The Hunchback of Notre Dame Themes

The Hunchback of Notre Dame Themes

The Abandoned

Everywhere Quasimodo, the titular hunchback, turns it seems there is the effect of being abandoned. First, he was replaced by another child whom his mother stole because Quasimodo wasn’t a traditionally cute little baby. From that inauspicious beginning, Quasimodo embarks upon a life being ostracized from a society that mocks his every appearance outside the cathedral. Even his own body abandons him, leaving to face the contempt of the world without the power to speak, though perhaps the sense of hearing joining in the mass migration away from the tortured soul is such a positive development that it almost makes up for the rest. Of course, it is not just Quasimodo who is the novel’s representative of its themes surrounding abandonment. Frollo and his brother share the hunchback’s pain of parental abandonment, though at least in their case there is cold comfort in knowing it wasn’t by choice, but through death. The individual examples of abandonment achieve a broader thematic coherence in the novel as a reflection of mass sense of abandonment felt by the lower classes of Paris. The increasingly isolated aristocratic elite are so out of touch with the common man that the poor become a symbolic substitute of Quasimodo as he becomes the target of a jeering crowd incapable of empathy as a result of class ignorance.

The Origin of Intolerance

The story of the public’s intolerance toward Quasimodo is a fuller exploration of the origins of intolerance. Quasimodo cannot be tolerated as an active member of society because such a repulsive appearance can only be the physical manifestation of something more sinister inside. The judicial cannot tolerate public expressions of disrespect for the law so when Quasimodo’s physical ailments obstruct his ability to communicate as expected, it is immediately assumed to be a purposeful display of contempt and impertinence. This thematic examination of intolerance being rooted in not just a lack of understanding but a concerted lack of desire to understand reaches its logically extreme conclusion in the reaction of the King of France to an uprising stimulated precisely by his own lack of attention to the needs of the people: he doubles down on his own failure as monarch by trying to kill the body in the mistaken assumption that the head will then die. It never does work out that way, however.

ANAГKH (Fate)

Frollo carves this word on the wall and is obsessed by its meaning which is fate.

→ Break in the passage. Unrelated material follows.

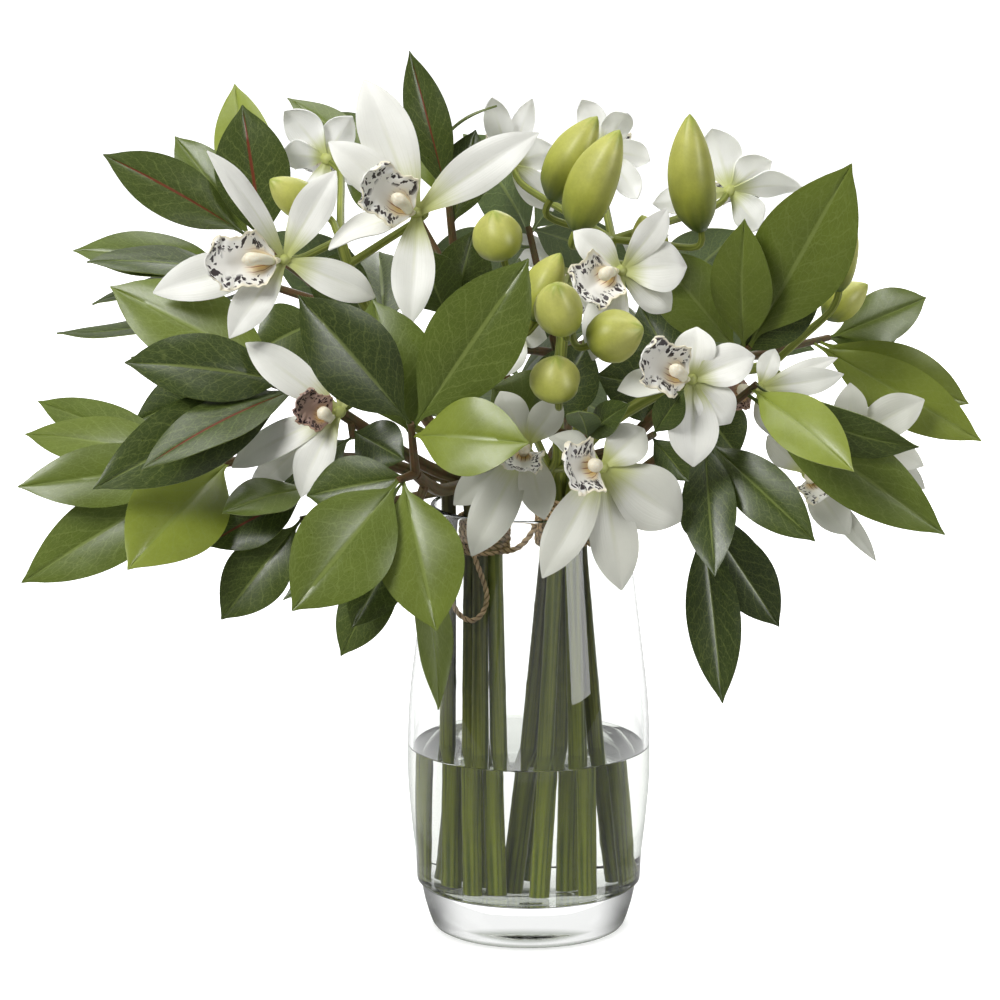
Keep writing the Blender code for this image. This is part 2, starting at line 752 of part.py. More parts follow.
def orchid_top():
    node = "orchid_stem_top"
    line = lines[node]
    c = bloom("bloom_c", (41, 301, -62), (-0.45, -0.85, 0.1), (22, 291, -84), 26, [
        ((20, 319, -64), 15, 0, 0.05),
        ((62, 329, -58), 13, 20, 0.05),
        ((71, 304, -62), 23, 0, 0.05),
        ((23, 263, -80), 19, 0, 0.05),
        ((64, 283, -60), 16, 0, 0.05),
    ])
    stalk(node, line, -2, c)
    k = bloom("bloom_k", (-8, 349, 46), (-0.3, 0.6, 0.6), (-13, 355, 72), 22, [
        ((-16, 380, 54), 13, 0, 0.05),
        ((1, 378, 56), 11, 0, 0.05),
        ((-26, 355, 44), 15, 0, 0.05),
        ((13, 355, 46), 15, 0, 0.05),
        ((5, 326, 30), 16, 0, 0.05),
    ], rear)
    stalk(node, line, -1, k)
    q = bloom("bloom_l", (33, 355, 54), (0.2, 0.6, 0.7), (36, 360, 82), 22, [
        ((24, 378, 60), 14, 0, 0.05),
        ((41, 376, 62), 14, 0, 0.05),
        ((14, 346, 52), 15, 0, 0.05),
        ((54, 351, 54), 15, 0, 0.05),
        ((49, 333, 46), 14, 0, 0.05),
    ], rear)
    stalk(node, line, -1, q)
    j = bloom("bloom_j", (89, 337, 36), (0.4, 0.7, 0.4), (95, 333, 64), 22, [
        ((54, 331, 28), 14, 30, 0.05),
        ((81, 365, 42), 20, 0, 0.05),
        ((107, 351, 40), 17, 0, 0.05),
        ((122, 339, 36), 15, 20, 0.05),
        ((103, 319, 24), 16, 0, 0.05),
    ], rear)
    stalk(node, line, -1, j)
    p = bloom("bloom_p", (20, 300, 96), (0.2, 0.9, 0.4), (20, 282, 120), 24, [
        ((-20, 318, 100), 17, 0, 0.05),
        ((20, 346, 92), 18, 0, 0.05),
        ((62, 318, 96), 17, 0, 0.05),
        ((-6, 262, 108), 17, 0, 0.05),
        ((50, 262, 106), 17, 0, 0.05),
    ], rear)
    stalk(node, line, -2, p)
    bud(node, line, -1, (10, 333, -24), (30, 370, -30), 10)
    bud(node, line, -1, (21, 319, -44), (40, 364, -54), 11)
    bud(node, line, -2, (58, 305, -30), (50, 326, -34), 8)
    bud(node, line, -1, (76, 319, -16), (71, 371, -24), 10.5)


def orchid_right():
    node = "orchid_stem_right"
    line = lines[node]
    d = bloom("bloom_d", (73, 252, -84), (-0.45, -0.85, 0.15), (51, 263, -106), 25, [
        ((75, 276, -80), 18, 0, 0.05),
        ((101, 263, -84), 19, 0, 0.05),
        ((39, 248, -80), 15, 20, 0.05),
        ((74, 212, -92), 22, 0, 0.05),
        ((91, 232, -86), 18, 0, 0.05),
    ])
    stalk(node, line, -2, d)
    h = bloom("bloom_h", (103, 248, -46), (-0.6, -0.7, -0.1), (84, 244, -60), 18, [
        ((138, 262, -48), 8, 0, 0.05),
        ((141, 254, -52), 12, 20, 0.05),
        ((131, 217, -60), 16, 0, 0.05),
        ((113, 225, -62), 15, 0, 0.05),
        ((110, 266, -44), 10, 0, 0.05),
    ])
    stalk(node, line, -1, h)
    g = bloom("bloom_g", (125, 209, -36), (0.1, -0.9, -0.2), (134, 199, -58), 18, [
        ((165, 197, -46), 18, 0, 0.05),
        ((143, 186, -60), 17, 0, 0.05),
        ((157, 169, -50), 9, 0, 0.05),
        ((107, 227, -30), 15, 0, 0.05),
        ((149, 225, -30), 16, 0, 0.05),
    ])
    stalk(node, line, -1, g)
    o = bloom("bloom_o", (144, 225, -10), (0.5, -0.8, 0.1), (154, 211, -26), 20, [
        ((177, 243, -16), 19, 0, 0.05),
        ((177, 214, -24), 15, 0, 0.05),
        ((179, 202, -6), 12, 0, 0.05),
        ((144, 250, -14), 15, 0, 0.05),
        ((127, 211, -20), 15, 0, 0.05),
    ])
    stalk(node, line, -1, o)
    bud(node, line, -1, (132, 280, -2), (151, 295, -2), 8)
    bud(node, line, -1, (138, 292, -22), (145, 321, -26), 6)


def all_stems():
    set_stems()
    main_stems()
    keep_clear_of("vase", vase())
    for part in twine_ties():
        keep_clear_of("twine_ties", part)
    keep_clear_of("twine_loop", tube(loop_line(), [1.2] * len(loop_line()), 6))
    orchid_left()
    orchid_centre()
    orchid_top()
    orchid_right()
    grow_shoots()
    rosette_stem()
    left_stem()
    low_left_stem()
    upper_left_stem()
    top_stem()
    upper_right_stem()
    right_stem()
    small_leaf_stem()
    back_stem()



# Making the meshes
def mesh_object(name, corners, faces, smooth=False):
    mesh = bpy.data.meshes.new(name)
    mesh.from_pydata([v * to_metres for v in corners], [], faces)
    shape = bmesh.new()
    shape.from_mesh(mesh)
    bmesh.ops.recalc_face_normals(shape, faces=shape.faces)
    if shape.calc_volume(signed=True) < 0:
        bmesh.ops.reverse_faces(shape, faces=shape.faces)
    shape.to_mesh(mesh)
    shape.free()
    obj = bpy.data.objects.new(name, mesh)
    bpy.context.scene.collection.objects.link(obj)
    for polygon in mesh.polygons:
        polygon.use_smooth = smooth
    return obj


def take_modifiers(obj):
    """Replace the mesh by what its modifiers give."""
    graph = bpy.context.evaluated_depsgraph_get()
    done = bpy.data.meshes.new_from_object(obj.evaluated_get(graph))
    obj.modifiers.clear()
    old = obj.data
    obj.data = done
    bpy.data.meshes.remove(old)


def tidy(obj):
    """Drop crumbs and merge the flat slivers that a union leaves on one face."""
    shape = bmesh.new()
    shape.from_mesh(obj.data)
    left = set(shape.verts)
    while left:
        island = [left.pop()]
        for corner in island:
            for edge in corner.link_edges:
                other = edge.other_vert(corner)
                if other in left:
                    left.remove(other)
                    island.append(other)
        if len(island) < 20:
            bmesh.ops.delete(shape, geom=island, context="VERTS")
    bmesh.ops.dissolve_limit(shape, angle_limit=math.radians(0.6), verts=shape.verts, edges=shape.edges)
    bmesh.ops.triangulate(shape, faces=shape.faces)
    shape.to_mesh(obj.data)
    shape.free()


def fused(name, parts, smooth=False):
    """One body from many closed solids by one union."""
    obj = mesh_object(name, parts[0][0], parts[0][1], smooth)
    if len(parts) == 1:
        return obj
    group = bpy.data.collections.new(name + "_parts")
    bpy.context.scene.collection.children.link(group)
    pieces = []
    for k, part in enumerate(parts[1:]):
        piece = mesh_object("%s_%02d" % (name, k), part[0], part[1], smooth)
        bpy.context.scene.collection.objects.unlink(piece)
        group.objects.link(piece)
        pieces.append(piece)
    join = obj.modifiers.new("join", "BOOLEAN")
    join.operation = "UNION"
    join.operand_type = "COLLECTION"
    join.collection = group
    join.solver = union_solver
    take_modifiers(obj)
    for piece in pieces:
        bpy.data.objects.remove(piece)
    bpy.data.collections.remove(group)
    tidy(obj)
    return obj


union_solver = "MANIFOLD"
colours = {
    "glass": ((0.93, 0.97, 0.96), 0.03),
    "water": ((0.88, 0.95, 0.93), 0.02),
    "leaf": ((0.09, 0.17, 0.04), 0.38),
    "orchid_green": ((0.42, 0.52, 0.12), 0.45),
    "petal": ((0.90, 0.90, 0.86), 0.5),
    "lip": ((0.86, 0.80, 0.78), 0.5),
    "twine": ((0.45, 0.30, 0.16), 0.9),
}


def paint(obj, slot):
    """A material of its own for each piece, in the colour of its slot."""
    colour, rough = colours[slot]
    material = bpy.data.materials.new(obj.name + "_" + slot)
    material.use_nodes = True
    shader = material.node_tree.nodes["Principled BSDF"]
    shader.inputs["Base Color"].default_value = (colour[0], colour[1], colour[2], 1)
    shader.inputs["Roughness"].default_value = rough
    if slot in ("glass", "water"):
        shader.inputs["Transmission Weight"].default_value = 0.95
        shader.inputs["IOR"].default_value = 1.5 if slot == "glass" else 1.33
    obj.data.materials.clear()
    obj.data.materials.append(material)


def drill(obj, cutters):
    """Plain holes through the water, one for each stem."""
    group = bpy.data.collections.new("holes")
    bpy.context.scene.collection.children.link(group)
    pieces = []
    for k, part in enumerate(cutters):
        piece = mesh_object("hole_%02d" % k, part[0], part[1])
        bpy.context.scene.collection.objects.unlink(piece)
        group.objects.link(piece)
        pieces.append(piece)
    cut = obj.modifiers.new("holes", "BOOLEAN")
    cut.operation = "DIFFERENCE"
    cut.operand_type = "COLLECTION"
    cut.collection = group
    cut.solver = union_solver
    take_modifiers(obj)
    for piece in pieces:
        bpy.data.objects.remove(piece)
    bpy.data.collections.remove(group)


def stem_hole(key):
    foot = foot_of(key)
    tie = ties[key]
    low = tie - Vector((0, 0, 14))
    up = (low - foot) / (low.z - foot.z)
    radius = stem_radius + 0.4
    return tube([foot - up * 3, foot + up * 80], [radius, radius], 6)


def sleeve(centre, inner, ridges, cord, sides):
    """Turns of twine pressed side by side round a bundle: a ring with a rounded ridge for each turn."""
    bottom = centre.z - ridges * cord
    outline = [(inner, bottom + 0.5)]
    for k in range(ridges):
        low = bottom + 2 * k * cord
        outline.append((inner + 1.2, low + 0.2))
        outline.append((inner + 2.2, low + cord))
    outline.append((inner + 1.2, bottom + 2 * ridges * cord - 0.2))
    outline.append((inner, bottom + 2 * ridges * cord - 0.5))
    corners = []
    faces = []
    count = len(outline)
    for radius, height in outline:
        for k in range(sides):
            angle = 2 * math.pi * k / sides
            x = centre.x + radius * math.cos(angle)
            y = centre.y + radius * math.sin(angle)
            corners.append(Vector((x, y, height)))
    for i in range(count):
        j = (i + 1) % count
        for k in range(sides):
            n = (k + 1) % sides
            faces.append((i * sides + k, i * sides + n, j * sides + n, j * sides + k))
    return closed(corners, faces)


def twine_ties():
    """The two wrapped ties and the strand that runs from one to the other."""
    strand = [Vector((-13, -14, 176)), Vector((-5, -19, 179)), Vector((2, -19, 186)), Vector((6, -13.5, 196))]
    parts = [sleeve(left_tie, 5.9 + stem_radius + gap, 4, 2.5, 12)]
    parts.append(sleeve(right_tie, 7.1 + stem_radius + gap, 5, 2.5, 12))
    parts.append(tube(way(strand, 2), [1.3] * 7, 6))
    return parts


loop_route = [(-24.6, -17.5, 176), (-22.6, -19.2, 170.4), (-20.2, -20.2, 164), (-18.6, -20.8, 157)]
loop_route += [(-20.4, -20.8, 150), (-25, -20.8, 146), (-30, -20.6, 148), (-33.6, -20, 153.5)]
loop_route += [(-34.6, -19, 160), (-33.4, -17.4, 166), (-31.6, -15.4, 171.4), (-30, -13.9, 176)]


def loop_line():
    return way([Vector(spot) for spot in loop_route], 2)


def twine_loop():
    """The loose loop below the left tie, a round cord along its route."""
    cord = bpy.data.curves.new("twine_loop", "CURVE")
    cord.dimensions = "3D"
    cord.bevel_depth = 1.2 * to_metres
    cord.bevel_resolution = 2
    cord.use_fill_caps = True
    spline = cord.splines.new("POLY")
    route = loop_line()
    spline.points.add(len(route) - 1)
    for point, spot in zip(spline.points, route):
        point.co = (spot.x * to_metres, spot.y * to_metres, spot.z * to_metres, 1)
    guide = bpy.data.objects.new("loop_route", cord)
    bpy.context.scene.collection.objects.link(guide)
    graph = bpy.context.evaluated_depsgraph_get()
    mesh = bpy.data.meshes.new_from_object(guide.evaluated_get(graph))
    bpy.data.objects.remove(guide)
    shape = bmesh.new()
    shape.from_mesh(mesh)
    bmesh.ops.remove_doubles(shape, verts=shape.verts, dist=0.00001)
    shape.to_mesh(mesh)
    shape.free()
    for polygon in mesh.polygons:
        polygon.use_smooth = True
    obj = bpy.data.objects.new("twine_loop", mesh)
    bpy.context.scene.collection.objects.link(obj)
    return obj


def build():
    for obj in list(bpy.data.objects):
        bpy.data.objects.remove(obj)
    all_stems()
    open_blooms()
    grow_leaves()
    for name in sorted(solids):
        obj = fused(name, solids[name])
        if "leafy" in name:
            paint(obj, "leaf")
        elif "orchid" in name:
            paint(obj, "orchid_green")
        elif "lip" in name:
            paint(obj, "lip")
        else:
            paint(obj, "petal")
    solid = vase()
    paint(mesh_object("vase", solid[0], solid[1], True), "glass")
    solid = water_body()
    water = mesh_object("water", solid[0], solid[1], True)
    drill(water, [stem_hole(key) for key in feet])
    tidy(water)
    paint(water, "water")
    paint(fused("twine_ties", twine_ties(), False), "twine")
    paint(twine_loop(), "twine")


build()
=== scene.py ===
import math
import random

import bmesh
import bpy
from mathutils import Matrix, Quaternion, Vector, noise
from mathutils.bvhtree import BVHTree


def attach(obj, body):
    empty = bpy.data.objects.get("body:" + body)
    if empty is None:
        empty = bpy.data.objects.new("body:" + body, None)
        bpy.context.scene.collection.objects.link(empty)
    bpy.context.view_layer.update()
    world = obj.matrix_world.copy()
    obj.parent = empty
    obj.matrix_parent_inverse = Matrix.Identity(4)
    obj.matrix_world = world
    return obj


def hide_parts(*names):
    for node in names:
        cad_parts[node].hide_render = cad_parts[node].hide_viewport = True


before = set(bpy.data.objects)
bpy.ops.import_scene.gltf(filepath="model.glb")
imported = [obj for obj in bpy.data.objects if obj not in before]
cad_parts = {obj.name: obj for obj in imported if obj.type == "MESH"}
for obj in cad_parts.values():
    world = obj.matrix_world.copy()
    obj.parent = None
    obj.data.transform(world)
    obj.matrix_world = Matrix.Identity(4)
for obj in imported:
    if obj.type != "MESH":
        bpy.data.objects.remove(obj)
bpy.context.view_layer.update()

mm = 0.001  # the drawing is in millimetres, and each finished mesh is in metres

# Camera, floor, lights
camera = dict(place=(-0.013, -2.0, 0.585), target=(-0.013, 0, 0.197), lens=163)
studio = dict(
    floor=(0.9, 0.9, 0.9),
    floorSize=24,
    floorBack=11.6,  # the middle of the paper is this far behind the vase
    sky=0.41,
    glow=0.5,
    aim=(0, 0, 0.22),
    key=dict(place=(-1.5, -1.7, 1.9), size=(1.2, 1.2), power=62),
    fill=dict(place=(1.9, -1.4, 0.9), size=(0.9, 1.3), power=9),
    top=dict(place=(0.1, 0.3, 2.2), size=(1.6, 1.2), power=19),
    back=dict(place=(0.6, 1.9, 1.2), size=(1.5, 1.2), power=20),
    strip=dict(place=(1.75, -1.4, 0.66), size=(0.86, 1.3), power=21),
)


# Shader building blocks
def addNode(tree, kind, inputs=None, **settings):
    made = tree.nodes.new(kind)
    for name, value in settings.items():
        setattr(made, name, value)
    for name, value in (inputs or {}).items():
        if isinstance(value, bpy.types.NodeSocket):
            tree.links.new(value, made.inputs[name])
        else:
            made.inputs[name].default_value = value
    return made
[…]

The vagaries of fate and the inability to full understand or control is a matter of great obsession for Frollo. Frollo’s conceptual view of the infrastructure of fate is reflected in the sudden twists of destiny that characters experience without warning, but that should also be without much surprise is expressed most concretely with his seemingly convoluted and paradoxical explanation of how works to Esmeralda: “It was Fate that caught you, and threw you among the terrible gears of the machine that I had secretly constructed.” The novel routinely demonstrates its own adherence to the concept that while fate cannot be controlled by mere humans, the intensity of its consequences can be manipulated by one’s actions.